┌──

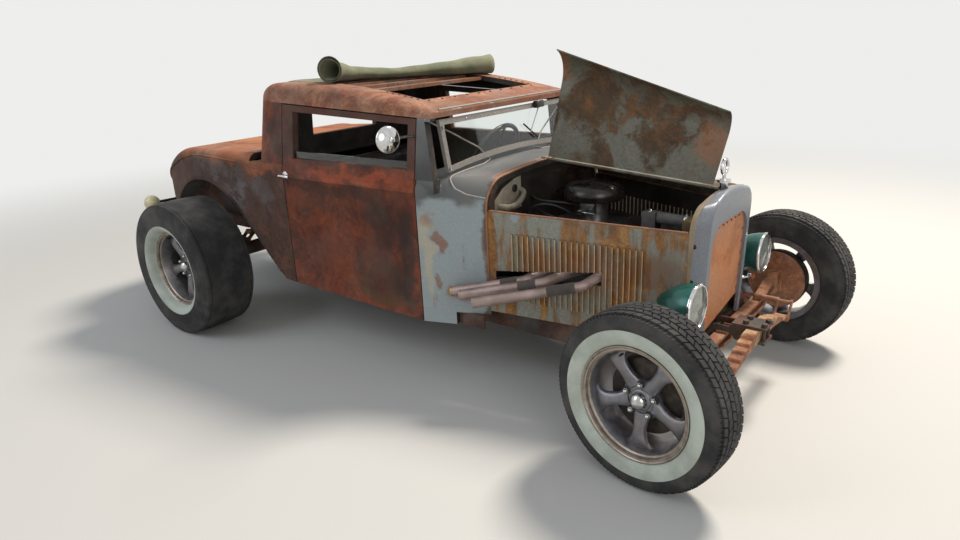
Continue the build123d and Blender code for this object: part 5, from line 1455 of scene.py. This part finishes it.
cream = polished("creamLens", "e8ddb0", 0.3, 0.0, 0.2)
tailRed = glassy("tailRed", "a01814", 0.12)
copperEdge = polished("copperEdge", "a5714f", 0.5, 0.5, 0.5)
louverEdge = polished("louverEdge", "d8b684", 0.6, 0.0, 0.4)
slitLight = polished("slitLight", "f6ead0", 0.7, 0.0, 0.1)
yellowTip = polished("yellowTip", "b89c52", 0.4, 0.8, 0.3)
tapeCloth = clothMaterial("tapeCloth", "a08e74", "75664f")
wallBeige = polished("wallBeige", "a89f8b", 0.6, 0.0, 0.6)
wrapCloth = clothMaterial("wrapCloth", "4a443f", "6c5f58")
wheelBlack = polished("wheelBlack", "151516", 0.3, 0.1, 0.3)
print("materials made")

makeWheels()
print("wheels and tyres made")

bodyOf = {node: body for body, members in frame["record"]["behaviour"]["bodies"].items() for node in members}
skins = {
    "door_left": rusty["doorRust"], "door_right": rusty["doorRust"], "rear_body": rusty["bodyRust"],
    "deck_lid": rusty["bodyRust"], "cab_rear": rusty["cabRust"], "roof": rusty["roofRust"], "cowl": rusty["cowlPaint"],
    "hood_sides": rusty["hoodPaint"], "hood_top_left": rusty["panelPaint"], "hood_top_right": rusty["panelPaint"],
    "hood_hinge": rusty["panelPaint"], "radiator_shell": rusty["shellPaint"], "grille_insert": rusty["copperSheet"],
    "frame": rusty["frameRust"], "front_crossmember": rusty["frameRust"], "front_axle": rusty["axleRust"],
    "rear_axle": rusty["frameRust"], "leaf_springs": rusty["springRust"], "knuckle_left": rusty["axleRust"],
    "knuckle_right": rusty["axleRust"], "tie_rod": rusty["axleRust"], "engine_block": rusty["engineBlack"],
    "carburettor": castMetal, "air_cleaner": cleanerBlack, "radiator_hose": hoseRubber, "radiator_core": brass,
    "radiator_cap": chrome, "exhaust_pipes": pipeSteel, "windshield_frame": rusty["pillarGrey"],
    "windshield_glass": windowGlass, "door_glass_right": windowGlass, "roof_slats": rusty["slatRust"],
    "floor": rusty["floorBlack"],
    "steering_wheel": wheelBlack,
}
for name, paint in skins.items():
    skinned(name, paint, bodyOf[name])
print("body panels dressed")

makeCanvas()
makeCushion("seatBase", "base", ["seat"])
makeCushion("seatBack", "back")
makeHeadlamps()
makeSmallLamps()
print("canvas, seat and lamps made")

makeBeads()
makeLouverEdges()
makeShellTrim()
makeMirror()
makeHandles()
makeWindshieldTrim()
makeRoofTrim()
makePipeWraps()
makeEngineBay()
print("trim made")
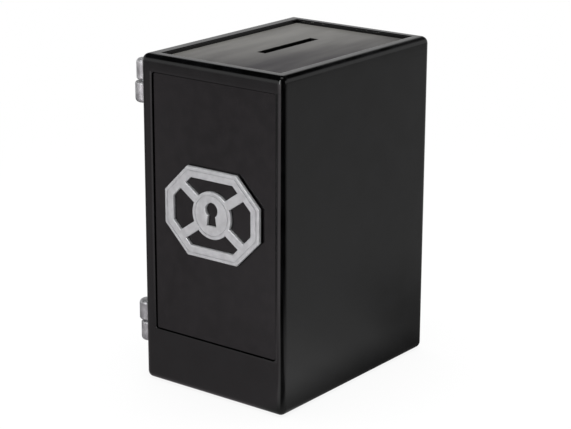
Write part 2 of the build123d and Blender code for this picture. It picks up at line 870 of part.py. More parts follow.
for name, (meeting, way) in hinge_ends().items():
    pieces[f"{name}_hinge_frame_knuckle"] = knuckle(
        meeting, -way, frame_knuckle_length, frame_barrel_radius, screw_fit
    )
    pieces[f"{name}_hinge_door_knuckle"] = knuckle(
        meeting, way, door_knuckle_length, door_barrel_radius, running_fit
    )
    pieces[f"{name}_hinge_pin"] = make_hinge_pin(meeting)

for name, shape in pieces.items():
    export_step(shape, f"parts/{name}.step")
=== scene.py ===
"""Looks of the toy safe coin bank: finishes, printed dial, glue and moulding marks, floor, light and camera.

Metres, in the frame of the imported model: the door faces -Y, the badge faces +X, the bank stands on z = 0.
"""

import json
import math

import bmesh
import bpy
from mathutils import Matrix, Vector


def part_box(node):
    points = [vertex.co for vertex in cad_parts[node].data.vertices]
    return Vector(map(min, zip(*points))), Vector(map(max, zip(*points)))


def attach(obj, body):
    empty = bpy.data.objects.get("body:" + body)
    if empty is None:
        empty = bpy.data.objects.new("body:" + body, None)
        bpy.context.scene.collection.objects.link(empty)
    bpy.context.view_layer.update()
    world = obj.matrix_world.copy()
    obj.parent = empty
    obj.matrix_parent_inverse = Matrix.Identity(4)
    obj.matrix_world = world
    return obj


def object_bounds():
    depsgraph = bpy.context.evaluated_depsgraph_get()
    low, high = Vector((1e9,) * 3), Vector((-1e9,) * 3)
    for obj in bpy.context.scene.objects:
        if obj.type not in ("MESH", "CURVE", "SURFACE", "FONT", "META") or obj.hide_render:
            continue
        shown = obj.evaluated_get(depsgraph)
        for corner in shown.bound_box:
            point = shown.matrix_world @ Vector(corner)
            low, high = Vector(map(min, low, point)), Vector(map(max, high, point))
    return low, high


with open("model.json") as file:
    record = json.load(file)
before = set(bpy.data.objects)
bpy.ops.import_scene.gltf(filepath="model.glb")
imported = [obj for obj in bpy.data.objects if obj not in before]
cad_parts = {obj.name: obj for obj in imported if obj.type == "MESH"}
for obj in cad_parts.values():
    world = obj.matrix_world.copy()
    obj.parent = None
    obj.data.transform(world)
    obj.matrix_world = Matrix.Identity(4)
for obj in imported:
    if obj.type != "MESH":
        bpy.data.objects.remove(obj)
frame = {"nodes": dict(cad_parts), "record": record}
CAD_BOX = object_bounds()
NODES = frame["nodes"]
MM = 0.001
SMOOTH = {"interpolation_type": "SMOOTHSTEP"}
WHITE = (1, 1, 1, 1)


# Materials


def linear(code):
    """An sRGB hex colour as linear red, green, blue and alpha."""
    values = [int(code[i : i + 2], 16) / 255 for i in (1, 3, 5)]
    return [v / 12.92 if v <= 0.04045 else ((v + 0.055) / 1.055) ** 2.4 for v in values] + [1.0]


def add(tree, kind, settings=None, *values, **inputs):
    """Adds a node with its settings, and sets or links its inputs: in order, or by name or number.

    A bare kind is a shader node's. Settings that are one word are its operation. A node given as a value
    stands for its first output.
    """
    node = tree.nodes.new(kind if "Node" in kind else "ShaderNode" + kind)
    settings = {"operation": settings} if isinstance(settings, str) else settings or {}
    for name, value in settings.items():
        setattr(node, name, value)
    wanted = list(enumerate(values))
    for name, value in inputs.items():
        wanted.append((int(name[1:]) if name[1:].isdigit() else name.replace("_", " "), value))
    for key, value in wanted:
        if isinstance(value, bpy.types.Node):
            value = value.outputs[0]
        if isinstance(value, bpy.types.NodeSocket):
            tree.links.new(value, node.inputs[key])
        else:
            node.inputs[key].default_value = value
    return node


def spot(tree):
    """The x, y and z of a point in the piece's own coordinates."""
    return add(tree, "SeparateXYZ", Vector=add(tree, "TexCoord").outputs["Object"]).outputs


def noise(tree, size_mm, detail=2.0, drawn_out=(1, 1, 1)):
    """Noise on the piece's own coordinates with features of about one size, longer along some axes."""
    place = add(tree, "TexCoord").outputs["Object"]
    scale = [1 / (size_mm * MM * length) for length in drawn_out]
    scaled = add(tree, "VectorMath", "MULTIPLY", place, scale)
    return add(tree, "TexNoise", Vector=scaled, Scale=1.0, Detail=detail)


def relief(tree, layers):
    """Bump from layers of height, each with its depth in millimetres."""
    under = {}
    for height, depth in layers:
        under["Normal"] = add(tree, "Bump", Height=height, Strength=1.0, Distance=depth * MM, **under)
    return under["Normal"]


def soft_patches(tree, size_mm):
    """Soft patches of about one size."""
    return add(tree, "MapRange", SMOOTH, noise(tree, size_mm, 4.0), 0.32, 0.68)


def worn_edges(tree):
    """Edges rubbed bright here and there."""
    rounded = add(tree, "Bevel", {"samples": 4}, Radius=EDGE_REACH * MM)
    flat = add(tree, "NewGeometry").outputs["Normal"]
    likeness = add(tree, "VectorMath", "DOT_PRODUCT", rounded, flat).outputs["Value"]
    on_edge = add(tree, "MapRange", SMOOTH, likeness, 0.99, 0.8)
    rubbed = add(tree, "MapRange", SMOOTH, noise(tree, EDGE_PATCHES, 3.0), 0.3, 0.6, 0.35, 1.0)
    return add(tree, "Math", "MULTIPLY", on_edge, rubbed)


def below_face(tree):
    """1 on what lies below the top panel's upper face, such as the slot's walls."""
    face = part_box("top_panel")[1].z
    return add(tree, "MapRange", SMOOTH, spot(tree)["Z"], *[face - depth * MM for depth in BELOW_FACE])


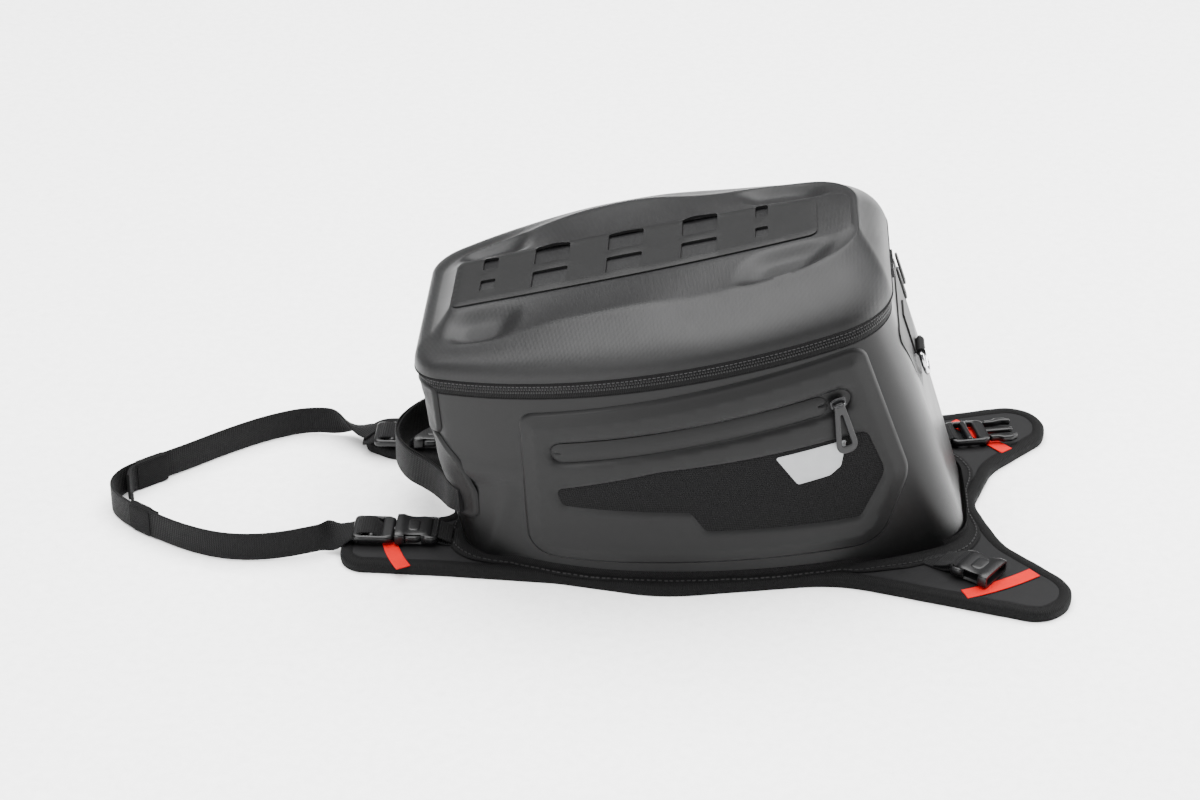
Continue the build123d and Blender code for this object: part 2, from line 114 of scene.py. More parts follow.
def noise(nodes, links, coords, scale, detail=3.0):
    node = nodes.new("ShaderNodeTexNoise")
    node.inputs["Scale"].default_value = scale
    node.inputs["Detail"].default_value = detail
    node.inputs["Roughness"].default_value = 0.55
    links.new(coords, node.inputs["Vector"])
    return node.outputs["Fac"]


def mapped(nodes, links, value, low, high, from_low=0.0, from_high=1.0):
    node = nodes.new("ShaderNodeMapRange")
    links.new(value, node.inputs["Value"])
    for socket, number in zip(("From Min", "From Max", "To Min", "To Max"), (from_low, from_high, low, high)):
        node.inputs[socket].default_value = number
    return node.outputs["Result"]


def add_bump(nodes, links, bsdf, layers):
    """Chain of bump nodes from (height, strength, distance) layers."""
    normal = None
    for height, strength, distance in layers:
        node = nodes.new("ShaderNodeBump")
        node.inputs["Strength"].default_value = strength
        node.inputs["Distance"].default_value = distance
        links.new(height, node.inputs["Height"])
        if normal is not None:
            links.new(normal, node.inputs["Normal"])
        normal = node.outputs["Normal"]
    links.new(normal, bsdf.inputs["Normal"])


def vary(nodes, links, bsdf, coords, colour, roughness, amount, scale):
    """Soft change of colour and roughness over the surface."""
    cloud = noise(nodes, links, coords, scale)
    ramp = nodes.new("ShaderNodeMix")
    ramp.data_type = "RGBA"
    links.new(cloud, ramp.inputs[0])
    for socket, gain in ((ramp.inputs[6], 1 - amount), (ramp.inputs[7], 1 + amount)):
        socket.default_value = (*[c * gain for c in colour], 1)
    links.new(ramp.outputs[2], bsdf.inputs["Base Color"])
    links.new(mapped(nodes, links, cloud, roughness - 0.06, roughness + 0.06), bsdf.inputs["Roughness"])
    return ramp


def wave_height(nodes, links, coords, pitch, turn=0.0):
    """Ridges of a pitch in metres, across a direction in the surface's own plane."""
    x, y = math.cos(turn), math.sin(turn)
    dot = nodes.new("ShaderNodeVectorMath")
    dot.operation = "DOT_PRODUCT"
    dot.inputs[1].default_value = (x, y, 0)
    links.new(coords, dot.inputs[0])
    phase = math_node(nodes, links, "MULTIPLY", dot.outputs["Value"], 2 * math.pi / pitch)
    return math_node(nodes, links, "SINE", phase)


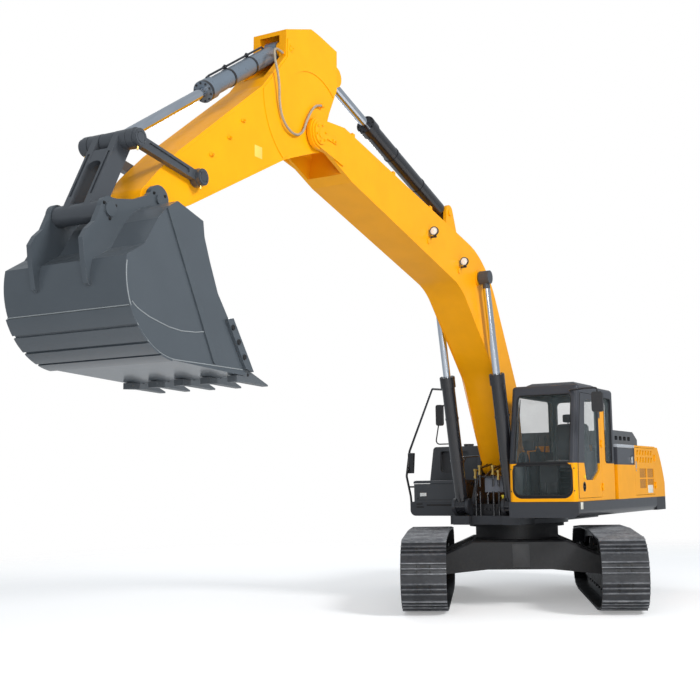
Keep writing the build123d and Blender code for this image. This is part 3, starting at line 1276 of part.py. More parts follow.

└──

→ Task
Retype the portion of the data above that starts on the line with "for name, (meeting, way)" and finishes on the line with "point = shown.matrix_world", including both of those lines.

→ Solution to this task
for name, (meeting, way) in hinge_ends().items():
    pieces[f"{name}_hinge_frame_knuckle"] = knuckle(
        meeting, -way, frame_knuckle_length, frame_barrel_radius, screw_fit
    )
    pieces[f"{name}_hinge_door_knuckle"] = knuckle(
        meeting, way, door_knuckle_length, door_barrel_radius, running_fit
    )
    pieces[f"{name}_hinge_pin"] = make_hinge_pin(meeting)

for name, shape in pieces.items():
    export_step(shape, f"parts/{name}.step")
=== scene.py ===
"""Looks of the toy safe coin bank: finishes, printed dial, glue and moulding marks, floor, light and camera.

Metres, in the frame of the imported model: the door faces -Y, the badge faces +X, the bank stands on z = 0.
"""

import json
import math

import bmesh
import bpy
from mathutils import Matrix, Vector


def part_box(node):
    points = [vertex.co for vertex in cad_parts[node].data.vertices]
    return Vector(map(min, zip(*points))), Vector(map(max, zip(*points)))


def attach(obj, body):
    empty = bpy.data.objects.get("body:" + body)
    if empty is None:
        empty = bpy.data.objects.new("body:" + body, None)
        bpy.context.scene.collection.objects.link(empty)
    bpy.context.view_layer.update()
    world = obj.matrix_world.copy()
    obj.parent = empty
    obj.matrix_parent_inverse = Matrix.Identity(4)
    obj.matrix_world = world
    return obj


def object_bounds():
    depsgraph = bpy.context.evaluated_depsgraph_get()
    low, high = Vector((1e9,) * 3), Vector((-1e9,) * 3)
    for obj in bpy.context.scene.objects:
        if obj.type not in ("MESH", "CURVE", "SURFACE", "FONT", "META") or obj.hide_render:
            continue
        shown = obj.evaluated_get(depsgraph)
        for corner in shown.bound_box:
            point = shown.matrix_world @ Vector(corner)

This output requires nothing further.